In a study of 2,056 obese people in Dallas County (all participants had a body mass index, or BMI, of 30 or higher), researchers asked each participant to look at nine illustrations of bodies, from very thin to very obese. The volunteers were asked to pick their ideal shape along with the one that most closely resembled their own body. About 165 people, or 8% of the group, chose ideal body shapes that were the same or bigger than their own, suggesting a misunderstanding of healthy weight. (More on Time.com: Study: Obese Workers Cost Employers $73 Billion Per Year).
Level of education or money had no bearing on people’s self-assessments, but race did: 14% of black participants had distorted body image, preferring an obese form, compared with 11% of Hispanics and just 2% of white respondents.
People who thought they looked good also said they felt good and were unconcerned about their health. Reuters reports:
People who misperceived their body size were happier with their health, and felt healthier, than those who did recognize their obesity; they were also more likely to think they were at low risk of developing high blood pressure or diabetes or having a heart attack during their lifetimes. In fact, two-thirds of people with body size misperception thought they were at low risk of becoming obese.
The study “points to really a lack of understanding about the effects of obesity,” [Dr. Tiffany M.] Powell [of the University of Texas Southwestern Medical Center] told Reuters Health. At the same time, she added, “you walk a fine line, because you don’t want people to necessarily have an unhealthy body image, but you also want people to understand that they need to lose weight.”
A healthy acceptance of one’s own body is undoubtedly critical to good self-esteem. But a lack of awareness of one’s own obesity can lead to undiagnosed obesity-related conditions including sleep apnea, high blood pressure and diabetes. (More on Time.com: Do Parents Discriminate Against Their Own Chubby Children?).
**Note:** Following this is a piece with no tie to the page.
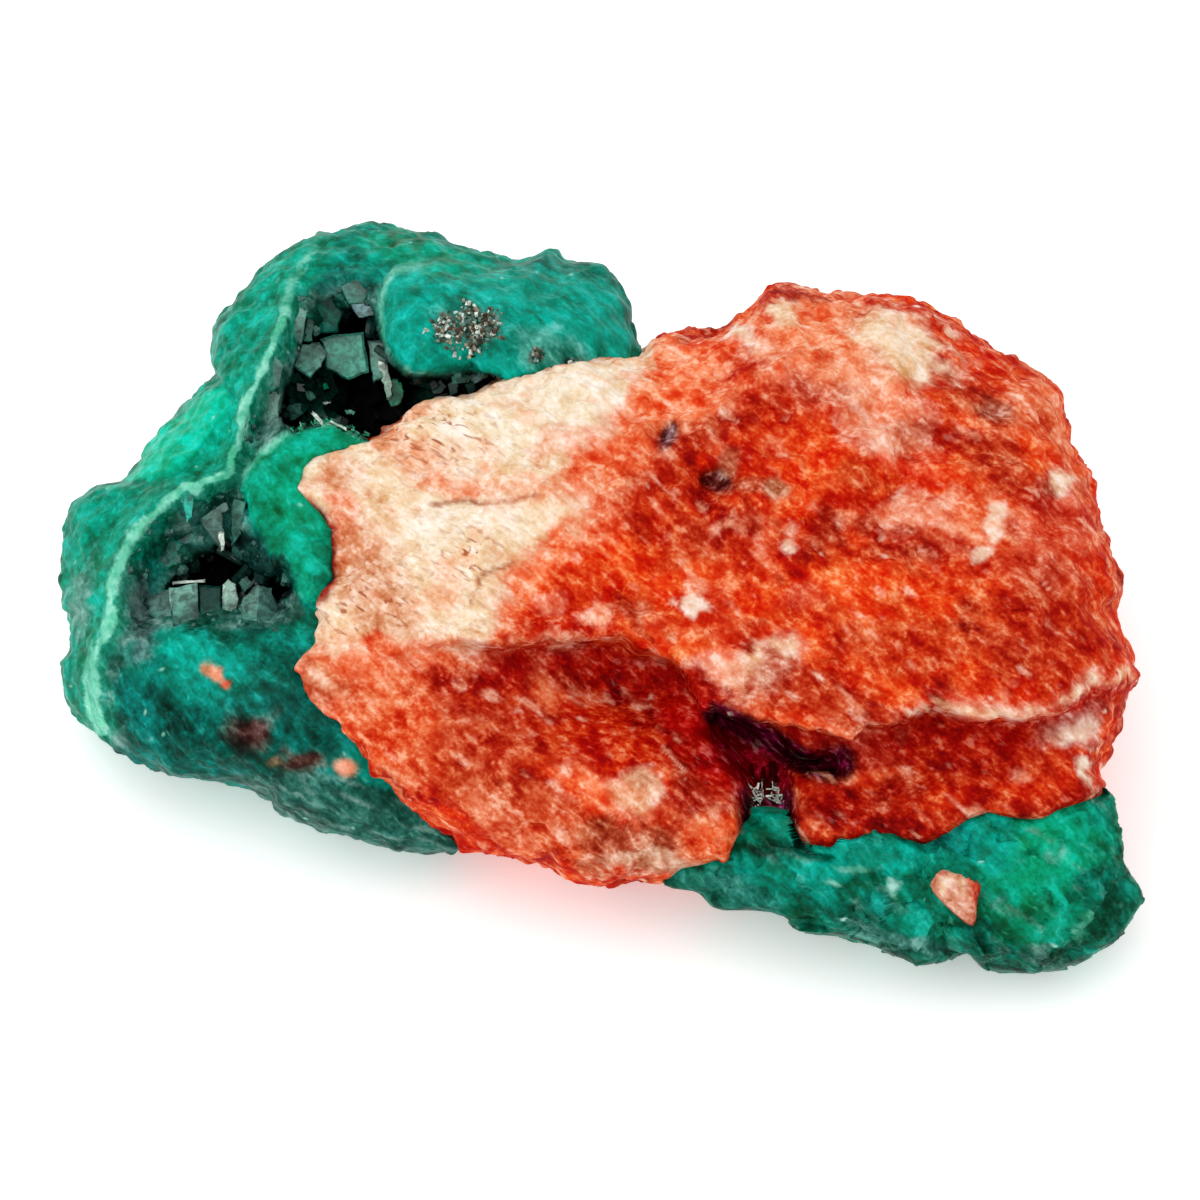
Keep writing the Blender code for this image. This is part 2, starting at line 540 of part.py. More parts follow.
def left_shape(direction):
    """The left mass: a banded rim, the basins of two vugs, and the round lobes beside them."""
    across, up, out, share, is_front = pillow(
        direction, LEFT_OUTLINE, LEFT_CENTRE, lean, LEFT_FRONT, LEFT_BACK, LEFT_CROWN, LEFT_EDGE)
    inner = is_front * (1 - share ** RELIEF_POWER)
    ridge = BAND_HEIGHT * np.exp(-(line_distance(BAND, across, up) / BAND_WIDTH) ** 2)
    for basin in (UPPER_BASIN, LOWER_BASIN):
        ridge -= BASIN_DEPTH * ramp(*BASIN_SLOPE, depth_inside(basin, across, up))
    for lobe, height in ((BALL, BALL_HEIGHT), (MIDDLE_LOBE, MIDDLE_LOBE_HEIGHT)):
        within = np.clip(depth_inside(lobe, across, up) / LOBE_SHOULDER, 0, 1)
        ridge += height * np.sqrt(1 - (1 - within) ** 2)
    ridge += swelling(LOWER_LOBE, across, up)
    out = out + ridge * inner
    place = np.stack([across, up, out], axis=1)
    rough = kind(lumps, place, LEFT_LUMPS) - LUMP_MEAN * LEFT_LUMPS[0]
    rough += kind(waves, place, LEFT_WAVES)
    return roughened(place, direction, share, is_front, rough, LEFT_SPREAD)


def lower_shape(direction):
    """The lower mass: a lumpy green ledge in front of the foot of the matrix."""
    def rim(across, up):
        return LOWER_RIM + 0 * across

    across, up, out, share, is_front = pillow(
        direction, LOWER_OUTLINE, LOWER_CENTRE, rim, LOWER_FRONT, LOWER_BACK, LOWER_CROWN, LOWER_EDGE)
    place = np.stack([across, up, out], axis=1)
    rough = kind(lumps, place, LOWER_LUMPS) - LUMP_MEAN * LOWER_LUMPS[0]
    rough += kind(waves, place, LOWER_WAVES)
    return roughened(place, direction, share, is_front, rough, LOWER_SPREAD)


def chip_shape(direction):
    """The chip of matrix: a small angular wedge."""
    def rim(across, up):
        return CHIP_RIM + 0 * across

    places = pillow(
        direction, CHIP_OUTLINE, CHIP_CENTRE, rim, CHIP_FRONT, CHIP_BACK, MATRIX_CROWN, CHIP_EDGE)
    return to_world(*places[:3])


def inset(outline, amount):
    """The outline moved inwards by an amount, across the line between each point's neighbours."""
    knots = np.array(outline, dtype=float)
    side = np.roll(knots, -1, axis=0) - np.roll(knots, 1, axis=0)
    inward = np.stack([-side[:, 1], side[:, 0]], axis=1)
    area = np.sum(knots[:, 0] * np.roll(knots[:, 1], -1) - np.roll(knots[:, 0], -1) * knots[:, 1])
    inward *= np.sign(area) / np.linalg.norm(inward, axis=1)[:, None]
    return knots + amount * inward


def hollow(name, outline, middle, rings, smaller=0, top=None):
    """A cutter in the shape of a hollow: the outline carried through its rings, closed at both ends.

    smaller draws its wall and its floor in, and top lowers its mouth."""
    knots = inset(outline, smaller)
    base = lean(*middle)
    if top is not None:
        rings = [(top, *rings[0][1:])] + [ring for ring in rings if ring[0] < top]
    floor = rings[-1][0] + smaller
    shape = bmesh.new()
    loops = []
    for outward, scale, shift_across, shift_up in rings:
        spot = (knots - middle) * scale + middle + (shift_across, shift_up)
        depth = np.full(len(spot), base + max(outward, floor))
        loops.append([shape.verts.new(place) for place in to_world(spot[:, 0], spot[:, 1], depth)])
    for above, below in zip(loops, loops[1:]):
        for k in range(len(above)):
            after = (k + 1) % len(above)
            shape.faces.new((above[k], below[k], below[after], above[after]))
    shape.faces.new(loops[0])
    shape.faces.new(loops[-1][::-1])
    return cutter(name, shape)


def cutter(name, shape):
    """A cutter from closed faces, turned outward."""
    bmesh.ops.recalc_face_normals(shape, faces=shape.faces[:])
    mesh = bpy.data.meshes.new(name)
    shape.to_mesh(mesh)
    shape.free()
    return new_object(name, mesh)


def crystal(foot, tip, axis_lean, half_width, turn, base):
    """A six-sided prism with a three-faced point, its axis leaning across and up as it goes out.

    Its root lies below its foot at CRYSTAL_ROOT. The shoulders of the point rise and fall by
    turns, as on a rhombohedral end."""
    axis = np.array([*axis_lean, 1.0])
    side = np.cross(axis, (0.0, 1.0, 0.0))
    side /= np.linalg.norm(side)
    other = np.cross(axis, side) / np.linalg.norm(axis)
    start = np.array([*foot, base]) + axis * CRYSTAL_ROOT
    length = tip - CRYSTAL_ROOT
    shape = bmesh.new()

    def corner(spot):
        return shape.verts.new(to_world(*spot[:, None])[0])

    bottom, shoulder = [], []
    for k in range(6):
        angle = turn + k * math.pi / 3
        spoke = half_width * (math.cos(angle) * side + math.sin(angle) * other)
        bottom.append(corner(start + spoke))
        shoulder.append(corner(start + spoke + axis * (length - half_width * CRYSTAL_SHOULDERS[k % 2])))
    point = corner(start + axis * length)
    for k in range(6):
        after = (k + 1) % 6
        shape.faces.new((bottom[k], bottom[after], shoulder[after], shoulder[k]))
    for k in (1, 3, 5):
        shape.faces.new((shoulder[k - 1], shoulder[k], point))
        shape.faces.new((shoulder[k], shoulder[(k + 1) % 6], point))
    shape.faces.new(bottom[::-1])
    return cutter("crystal", shape)


def only_body(thing):
    """Keep the largest body of a mesh, and drop the crumbs that a cut leaves."""
    shape = bmesh.new()
    shape.from_mesh(thing.data)
    unseen = set(shape.verts)
    bodies = []
    while unseen:
        start = unseen.pop()
        body, edge = {start}, [start]
        while edge:
            for link in edge.pop().link_edges:
                for vert in link.verts:
                    if vert in unseen:
                        unseen.remove(vert)
                        body.add(vert)
                        edge.append(vert)
        bodies.append(body)
    largest = max(bodies, key=len)
    crumbs = [vert for body in bodies if body is not largest for vert in body]
    bmesh.ops.delete(shape, geom=crumbs, context="VERTS")
    shape.to_mesh(thing.data)
    shape.free()
    return thing


def crust(name, outline, middle, rings, top, crystals, socket, material):
    """The crystals of a hollow: a thin lining with crystals standing on it, clear of the rock.

    The lining ends at top. A socket is the rock beside the hollow, which cuts the crust too."""
    lining = hollow(name, outline, middle, rings, CLEARANCE, top)
    core = hollow("core", outline, middle, rings, CLEARANCE + LINING)
    lining = carved(lining, core, "DIFFERENCE")
    for number, (across, up, tip, lean_across, lean_up, half_width) in enumerate(crystals):
        prism = crystal((across, up), tip, (lean_across, lean_up), half_width,
                        number * CRYSTAL_TURN, lean(*middle))
        lining = carved(lining, prism, "UNION")
    lining = carved(lining, hollow("room", outline, middle, rings, CLEARANCE), "INTERSECT")
    if socket:
        lining = carved(lining, socket, "DIFFERENCE")
    return only_body(settled(lining, name, material))


def build():
    """Model every piece of the specimen."""
    red_stone = paint("red_matrix", *RED_STONE)
    pink_stone = paint("pink_chip", *PINK_STONE)
    green = paint("dioptase", *GREEN_STONE)
    crystal_green = paint("dioptase_crystal", *GREEN_CRYSTAL)
    dark_crystal = paint("pocket_crystal", *DARK_CRYSTAL)

    upper = (UPPER_VUG, UPPER_VUG_MIDDLE, UPPER_VUG_RINGS)
    bottom = (LOWER_VUG, LOWER_VUG_MIDDLE, LOWER_VUG_RINGS)
    pocket = (POCKET, POCKET_MIDDLE, POCKET_RINGS)

    matrix = rock("matrix", matrix_shape, MATRIX_FACETS, red_stone)
    left = rock("dioptase_left", left_shape, LEFT_FACETS, green)
    lower = rock("dioptase_lower", lower_shape, LOWER_FACETS, green, LOWER_GRID)
    chip = rock("matrix_chip", chip_shape, CHIP_FACETS, pink_stone, CHIP_GRID)
    socket = grown(matrix, CLEARANCE, "matrix_socket")

    left = carved(left, socket, "DIFFERENCE")
    left = carved(left, hollow("upper_vug", *upper), "DIFFERENCE")
    only_body(carved(left, hollow("lower_vug", *bottom), "DIFFERENCE"))
    lower = carved(lower, socket, "DIFFERENCE")
    only_body(carved(lower, grown(chip, CLEARANCE, "chip_socket"), "DIFFERENCE"))
    only_body(carved(matrix, hollow("pocket", *pocket), "DIFFERENCE"))

    crust("upper_vug_crystals", *upper, LINING_TOP[0], UPPER_CRYSTALS, socket, crystal_green)
    crust("lower_vug_crystals", *bottom, LINING_TOP[1], LOWER_CRYSTALS, socket, crystal_green)
    crust("pocket_crystals", *pocket, LINING_TOP[2], POCKET_CRYSTALS, None, dark_crystal)


for old in list(bpy.data.objects):
    bpy.data.objects.remove(old)
build()
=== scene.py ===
"""Dioptase on matrix: the looks of a mineral specimen 75 mm long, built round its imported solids.

A rock of red and cream matrix carries two masses of green dioptase. The left one has a pale band,
round lobes and two hollows lined with crystals, and the lower one is a ledge with a chip of matrix.

Shapes are worked out in the leaning frame that the solids use: across is +X, up leans back, and
out points to the viewer, who looks down at VIEW_ELEVATION from VIEW_DISTANCE. Places in it are
millimetres from the middle of the view, and place() turns them into metres of the row frame.
"""

import math

import bpy
import numpy as np
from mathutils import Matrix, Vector


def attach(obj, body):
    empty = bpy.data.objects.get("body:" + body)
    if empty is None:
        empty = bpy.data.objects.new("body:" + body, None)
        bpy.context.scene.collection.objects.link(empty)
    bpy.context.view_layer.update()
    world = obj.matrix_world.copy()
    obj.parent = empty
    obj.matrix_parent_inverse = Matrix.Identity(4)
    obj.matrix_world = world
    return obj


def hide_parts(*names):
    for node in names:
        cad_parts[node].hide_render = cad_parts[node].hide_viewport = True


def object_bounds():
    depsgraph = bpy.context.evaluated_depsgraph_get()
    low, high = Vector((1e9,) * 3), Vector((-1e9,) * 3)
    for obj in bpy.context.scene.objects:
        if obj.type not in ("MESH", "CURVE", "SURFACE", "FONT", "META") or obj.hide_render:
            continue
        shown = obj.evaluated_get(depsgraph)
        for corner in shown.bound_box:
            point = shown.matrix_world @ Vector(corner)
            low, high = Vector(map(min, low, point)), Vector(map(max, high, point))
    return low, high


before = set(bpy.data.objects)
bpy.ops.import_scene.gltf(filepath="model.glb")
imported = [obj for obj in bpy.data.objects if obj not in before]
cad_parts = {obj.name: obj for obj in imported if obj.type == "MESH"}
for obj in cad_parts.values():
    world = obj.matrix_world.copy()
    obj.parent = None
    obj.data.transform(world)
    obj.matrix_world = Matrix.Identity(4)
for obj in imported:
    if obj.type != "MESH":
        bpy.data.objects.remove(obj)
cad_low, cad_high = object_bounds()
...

The findings bring to mind a famous 2007 study by Dr. Nicholas Christakis, a professor of medicine at Harvard Medical School, and James Fowler, a political scientist at University of California, San Diego, that found that the more exposure a person had to obesity — in the form of fat friends — the more likely that person was to become obese himself or herself, by 57%. The researchers called it a “contagion effect,” and found that obesity spread more efficiently through networks of friends than through family members or neighbors. TIME reported:
The obvious question is, Why? Spouses share meals and a backyard, but the researchers found a much smaller risk of gaining weight — a 37% increase — when one spouse became obese. Siblings share genes, but their influence, too, was much smaller, increasing each other’s risk 40%. Fowler believes the effect has much more to do with social norms: whom we look to when considering appropriate social behavior. Having fat friends makes being fat seem more acceptable. “Your spouse may not be the person you look to when you’re deciding what kind of body image is appropriate, how much to eat or how much to exercise,” Fowler says. Nor do we necessarily compare ourselves to our siblings. “We get to choose our friends,” says. “We don’t get to choose our families.”
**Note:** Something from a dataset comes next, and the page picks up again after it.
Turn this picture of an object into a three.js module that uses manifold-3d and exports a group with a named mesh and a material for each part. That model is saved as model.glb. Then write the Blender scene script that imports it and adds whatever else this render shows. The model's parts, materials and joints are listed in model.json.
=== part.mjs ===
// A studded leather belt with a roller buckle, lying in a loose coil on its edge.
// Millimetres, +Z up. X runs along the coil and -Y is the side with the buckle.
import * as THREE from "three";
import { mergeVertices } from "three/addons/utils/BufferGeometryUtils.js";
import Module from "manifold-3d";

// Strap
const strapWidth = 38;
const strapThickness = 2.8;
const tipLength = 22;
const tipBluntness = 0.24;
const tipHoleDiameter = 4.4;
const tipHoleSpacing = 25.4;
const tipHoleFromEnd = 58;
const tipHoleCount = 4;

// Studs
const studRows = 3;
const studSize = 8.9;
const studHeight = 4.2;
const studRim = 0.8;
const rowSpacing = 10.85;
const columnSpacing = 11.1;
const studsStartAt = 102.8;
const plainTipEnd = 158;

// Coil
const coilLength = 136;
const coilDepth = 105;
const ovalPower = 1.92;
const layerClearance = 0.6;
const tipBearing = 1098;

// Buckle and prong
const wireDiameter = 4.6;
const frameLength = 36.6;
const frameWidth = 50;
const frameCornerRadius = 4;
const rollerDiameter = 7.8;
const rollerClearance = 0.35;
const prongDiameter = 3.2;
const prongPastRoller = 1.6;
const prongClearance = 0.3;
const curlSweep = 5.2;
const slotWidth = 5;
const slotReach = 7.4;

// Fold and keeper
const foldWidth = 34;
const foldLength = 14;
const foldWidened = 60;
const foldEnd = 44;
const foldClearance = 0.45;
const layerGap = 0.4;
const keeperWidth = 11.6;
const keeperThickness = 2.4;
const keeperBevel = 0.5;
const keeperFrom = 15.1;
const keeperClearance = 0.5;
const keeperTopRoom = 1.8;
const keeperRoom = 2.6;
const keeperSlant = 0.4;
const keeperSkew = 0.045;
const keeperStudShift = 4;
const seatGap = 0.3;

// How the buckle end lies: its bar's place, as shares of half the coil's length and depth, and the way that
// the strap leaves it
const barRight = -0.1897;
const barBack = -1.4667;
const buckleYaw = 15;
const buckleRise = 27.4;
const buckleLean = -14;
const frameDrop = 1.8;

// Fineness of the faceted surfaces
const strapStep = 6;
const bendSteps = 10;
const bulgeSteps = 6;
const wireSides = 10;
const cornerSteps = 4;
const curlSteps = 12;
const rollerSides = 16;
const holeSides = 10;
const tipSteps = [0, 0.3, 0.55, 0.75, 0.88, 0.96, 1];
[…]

Similarly, the author of the new Texas study theorized that the high rate of obesity in the U.S., where two-thirds of adults are overweight or obese, has helped normalize obesity in the public’s perception. Powell told Reuters: “There is this tendency that if everyone around you looks a certain way, you either want to look that way or you’re comfortable looking the way you are.” (More on Time.com: Explaining the Gender Gap: Obesity Costs Women a Lot More Than Men).
The good news, from a public-health perspective, is that if the contagion effect holds true for weight gain, it may also work in the opposite direction, helping networks of friends lose weight and get healthy.